John was in labor for 22 hours. He broke 7 bones in Alexei’s hand, said every single curse word he could remember, and declared that Alexei’s penis would never be near him again, which the both of them knew would be a lie. John pushed and pushed, feeling like labor would never end, like he would be stuck like this forever, but eventually, 22 excruciating hours later, it was finally over. John was holding a baby in his arms, his baby. He couldn’t stop the tears that hit him, dismissing them as exhaustion and hormones instead of weakness, and stared down at the little pink baby in his arms. He had light brown hair, and sparkling blue eyes that made him look like John, and he screamed so loud, waving his fists in the air, that he was well and truly proven to be Alexei’s son.

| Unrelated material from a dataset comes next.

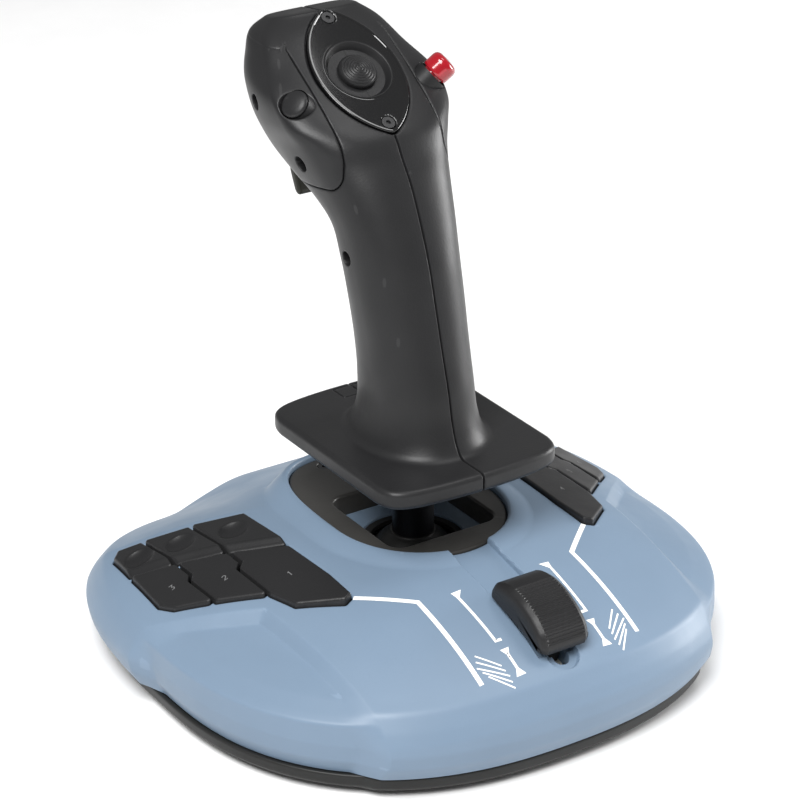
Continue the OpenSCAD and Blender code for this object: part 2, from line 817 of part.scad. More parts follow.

All of the Thunderbolts, the New Avengers, his family, met Lemar Shostakov-Walker at 9:22 pm. All of them cried, even Ava, and Bob proudly cradled his now visible bump, very firmly telling John that their kids would be best friends, siblings. Yelena was quick to remind all of them that in a lot of ways, Lemar was her sibling already, and Bucky was even quicker to joke that John was her step-dad. John fell asleep that night with his hand in the bassinet next to him, the fingers that had been stained with blood being held onto by a tiny little fist, fresh and innocent, with his new family asleep all around him, cuddled into chairs and benches around his hospital room, Alexei asleep against his neck, rubbing his scent on John and softly cooing in his sleep, happiness overflowing into sounds he didn’t even realize he was making. John had always been an Alpha. But maybe being an omega, maybe making a family, wasn’t so bad after all.